To the end of his life (from his Oxford days to his death), of course, Newman was never greatly in sympathy with the Anglican Church. He did not, even at the end, own himself bound by her dogmas or obedient to her conditions. To go further into the question is, I think, not desirable here. It is enough to say that though he was outside the visible Church, yet he was, in life and spirit, "not far off". As was said of Stanley, "he believed more than he knew." His "life was in the right," though his doubts and rationalism led him into unbeliefs, which only at the close of his long life he renounced. And he had a far deeper longing for religious truth than have many conventional Churchmen.

CHAPTER XIX

LAST YEARS, CHARACTERISTICS, AND SOME LETTERS RELATING TO THE EARLY LIFE OF THE CARDINAL

It will be remembered that Francis Newman retired from his official duties at University College in 1863, with the title Emeritus Professor. As most of us are aware, this word "Emeritus" was originally given to Roman soldiers who had served out their term and been discharged, on the understanding of being given a settled sum of money which was practically the equivalent of our English half-pay. The term is now used to designate a professor who has been "honourably relieved" of his office, either because of physical disability or on account of a term of long service fulfilled. It is, in effect, a retiring pension.

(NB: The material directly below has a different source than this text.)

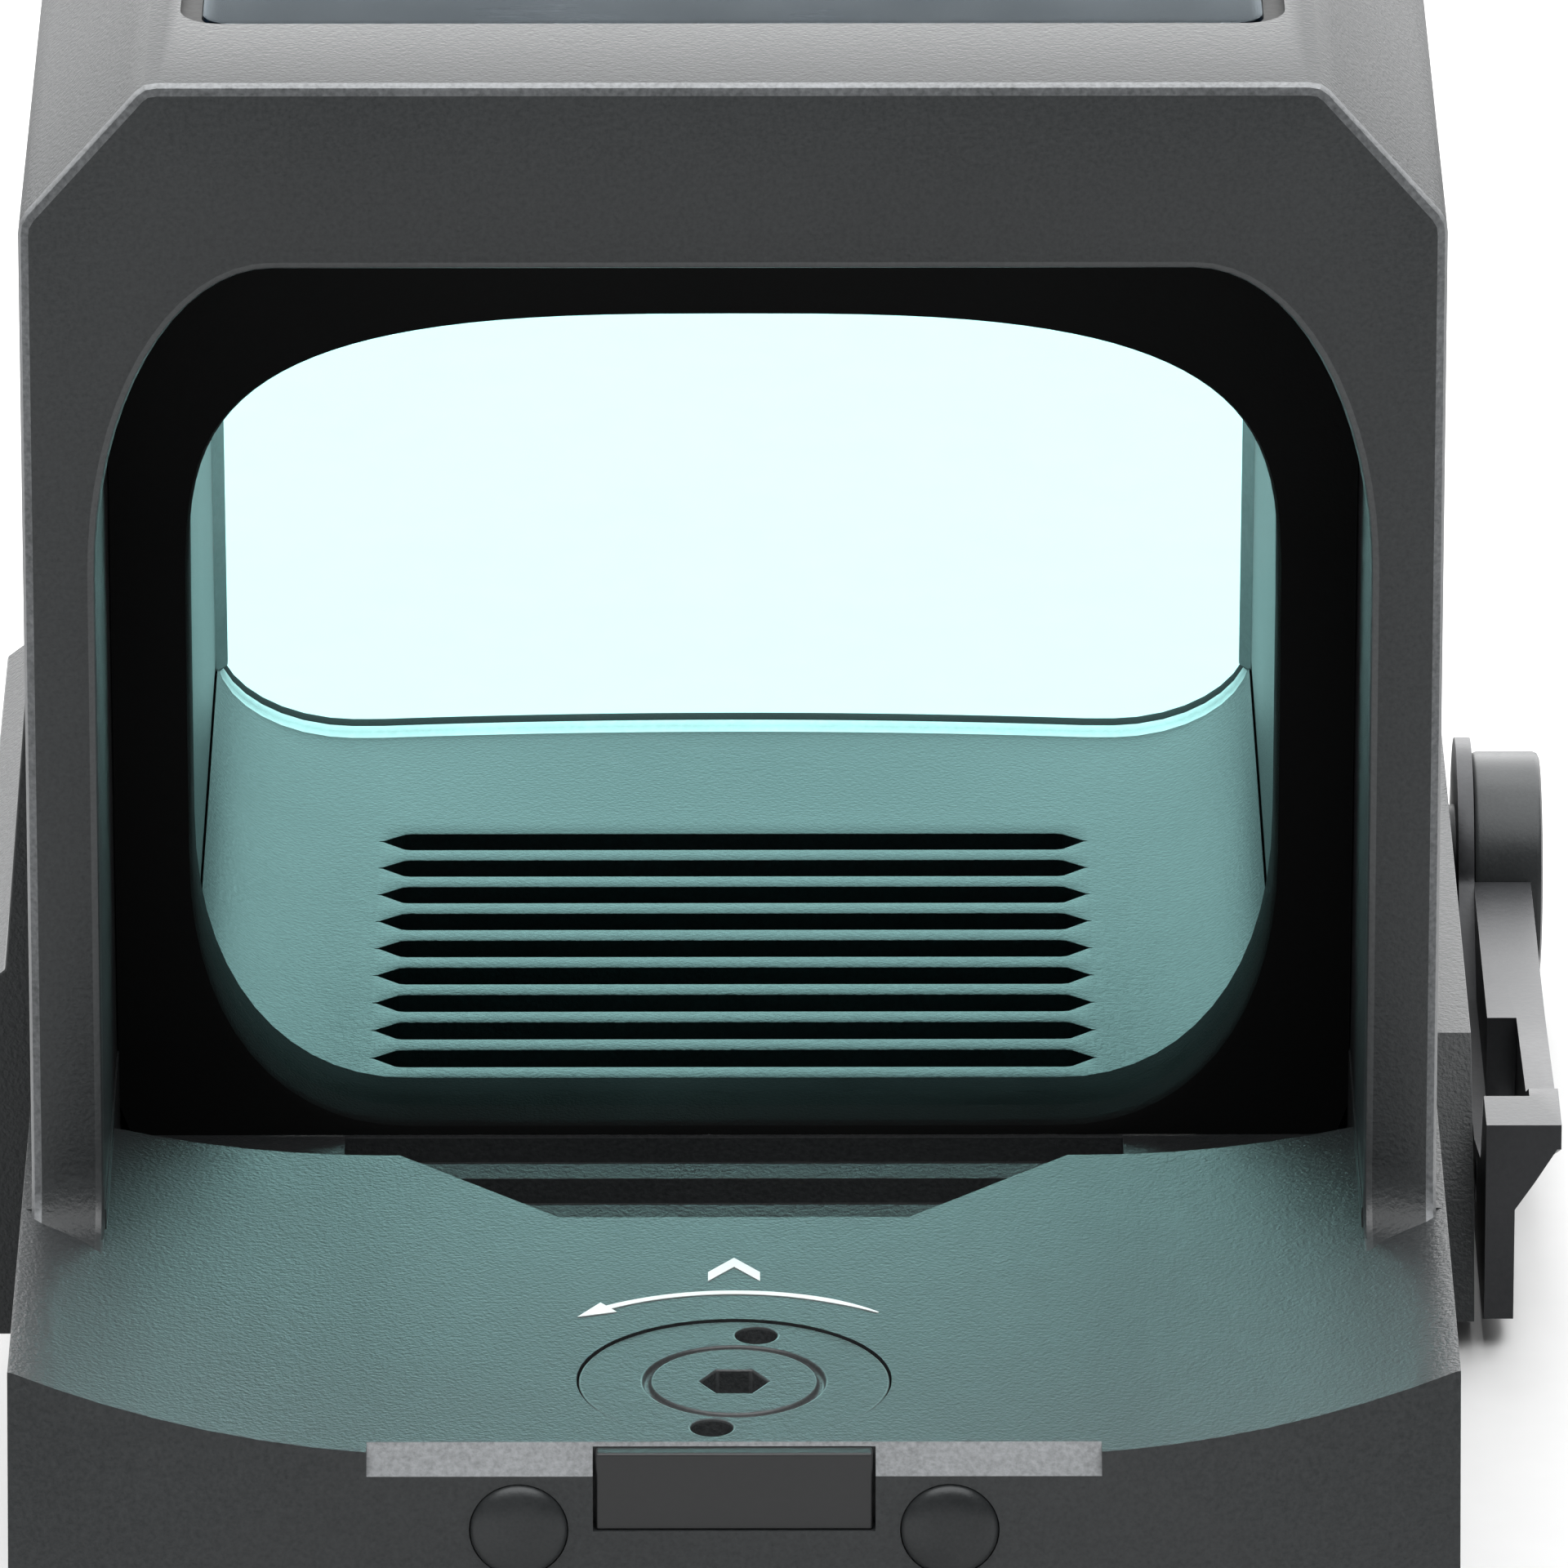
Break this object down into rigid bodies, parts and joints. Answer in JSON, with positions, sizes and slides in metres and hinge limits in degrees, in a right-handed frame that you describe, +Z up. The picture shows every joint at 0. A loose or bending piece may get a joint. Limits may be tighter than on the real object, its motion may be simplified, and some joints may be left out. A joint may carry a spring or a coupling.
{
  "type": "red dot finder",
  "caption": "Hooded reflex red dot sight with a grooved light tunnel, tilted coated lens, side buttons, battery tray and a lever clamp for an accessory rail.",
  "frame": {"origin": "middle of the flat seat that rests on the rail's top", "axes": "+Y points at the target, +Z is up, +X is the user's right, the lever's side"},
  "size_m": [0.0485, 0.08, 0.0513],
  "materials": {
    "black_anodised": "fine blasted, hard anodised",
    "blackened_steel": "black oxide",
    "steel": "bright",
    "steel_pins": "dark ground",
    "flat_black": "flat black",
    "coated_glass": "dielectric coated",
    "clear_glass": "clear",
    "solar_glass": "satin",
    "solar_silicon": "dark cells",
    "black_rubber": "matte",
    "dark_plastic": "moulded",
    "carriage_alloy": "machined",
    "brass": "machined",
    "led_resin": "clear red",
    "board_resin": "solder mask",
    "flex_film": "amber film",
    "gilt_contact": "plated",
    "cell_steel": "plated"
  },
  "bodies": {
    "base": {"base_body": "black_anodised", "hood": "black_anodised", "hood_screws": "blackened_steel", "lens_frame": "flat_black", "lens_rear_element": "coated_glass", "lens_front_element": "coated_glass", "lens_seal": "black_rubber", "solar_cell": "solar_silicon", "solar_window": "solar_glass", "solar_gasket": "black_rubber", "elevation_seal": "black_rubber", "windage_seal": "black_rubber", "emitter_window": "clear_glass", "windage_spring": "steel", "elevation_spring": "steel", "chamber_cover": "black_anodised", "cover_screws": "blackened_steel", "rear_plate": "dark_plastic", "dowel_pins": "steel_pins", "button_bezel": "black_anodised", "switch_board": "board_resin", "switch_domes": "steel", "circuit_board": "board_resin", "board_parts": "dark_plastic", "flex_cable": "flex_film", "battery_contact": "gilt_contact", "mount_plate": "black_anodised", "mount_screws": "blackened_steel", "recoil_lug": "steel_pins", "lug_screws": "blackened_steel", "bolt_nut": "steel", "guide_rod": "steel", "jaw_spring": "steel"},
    "elevation_dial": {"elevation_dial": "black_anodised", "elevation_screw": "steel"},
    "windage_dial": {"windage_dial": "black_anodised", "windage_screw": "steel"},
    "carriage": {"carriage_frame": "carriage_alloy"},
    "emitter": {"emitter_block": "brass", "emitter_led": "led_resin"},
    "plus": {"button_plus": "black_rubber"},
    "minus": {"button_minus": "black_rubber"},
    "tray": {"battery_tray": "dark_plastic", "battery": "cell_steel", "tray_seal": "black_rubber"},
    "tray_screw": {"tray_screw": "blackened_steel"},
    "jaw": {"moving_jaw": "black_anodised"},
    "lever": {"clamp_lever": "blackened_steel", "cross_bolt": "steel_pins"},
    "detent": {"detent_ball": "steel"}
  },
  "joints": [
    {"name": "elevation_turn", "type": "hinge", "parent": "base", "child": "elevation_dial", "pos_m": [0, -0.0347, 0.0088], "axis": [0, 0, 1], "range_deg": [-180, 180]},
    {"name": "windage_turn", "type": "hinge", "parent": "base", "child": "windage_dial", "pos_m": [0.0199, -0.0305, 0.0047], "axis": [1, 0, 0], "range_deg": [-180, 180]},
    {"name": "windage_travel", "type": "slide", "parent": "base", "child": "carriage", "axis": [1, 0, 0], "range_m": [-0.0003, 0.0003], "deforming": ["windage_spring"]},
    {"name": "elevation_travel", "type": "slide", "parent": "carriage", "child": "emitter", "axis": [0, 0, 1], "range_m": [-0.0003, 0.0003], "deforming": ["elevation_spring"]},
    {"name": "plus_press", "type": "slide", "parent": "base", "child": "plus", "axis": [1, 0, 0], "range_m": [0, 0.0004], "stiffness_N_per_m": 600},
    {"name": "minus_press", "type": "slide", "parent": "base", "child": "minus", "axis": [1, 0, 0], "range_m": [0, 0.0004], "stiffness_N_per_m": 600},
    {"name": "tray_slide", "type": "slide", "parent": "base", "child": "tray", "axis": [1, 0, 0], "range_m": [0, 0.022]},
    {"name": "tray_screw_turn", "type": "hinge", "parent": "tray", "child": "tray_screw", "pos_m": [0.0202, -0.005, 0.0049], "axis": [1, 0, 0], "continuous": true},
    {"name": "jaw_slide", "type": "slide", "parent": "base", "child": "jaw", "axis": [1, 0, 0], "range_m": [0, 0.0012], "deforming": ["jaw_spring"]},
    {"name": "lever_turn", "type": "hinge", "parent": "jaw", "child": "lever", "pos_m": [0.0232, 0.0323, -0.0009], "axis": [1, 0, 0], "range_deg": [0, 150]},
    {"name": "detent_press", "type": "slide", "parent": "jaw", "child": "detent", "axis": [1, 0, 0], "range_m": [-0.0003, 0], "stiffness_N_per_m": 500}
  ],
  "couplings": [
    {"joint": "windage_turn", "follows": "windage_travel", "rad_per_m": 10472},
    {"joint": "elevation_turn", "follows": "elevation_travel", "rad_per_m": 10472},
    {"joint": "lever_turn", "follows": "jaw_slide", "rad_per_m": 2181.7}
  ]
}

As will have been seen by letters from Newman which precede this chapter, he retired from the office of Professor, but in no sense from his work of writing, studying, and lecturing. The enormous number of books published will testify to this. His five volumes of Miscellanies, his Reminiscences of Two Exiles, Europe of the Near Future, translation of the Odes of Horace, [Footnote: Which did not meet with the approval of Matthew Arnold.] Handbook and Dictionary of Modern Arabic, Kabail Vocabulary, Libyan Vocabulary, Text of the Iguvine Inscriptions, Christian Commonwealth, History of the Hebrew Monarchy, Hebrew Theism, Early Life of Cardinal Newman, Anglo-Saxon Abolition of Negro Slavery, not to mention many others, alone show how writing largely filled his days and occupied his mind.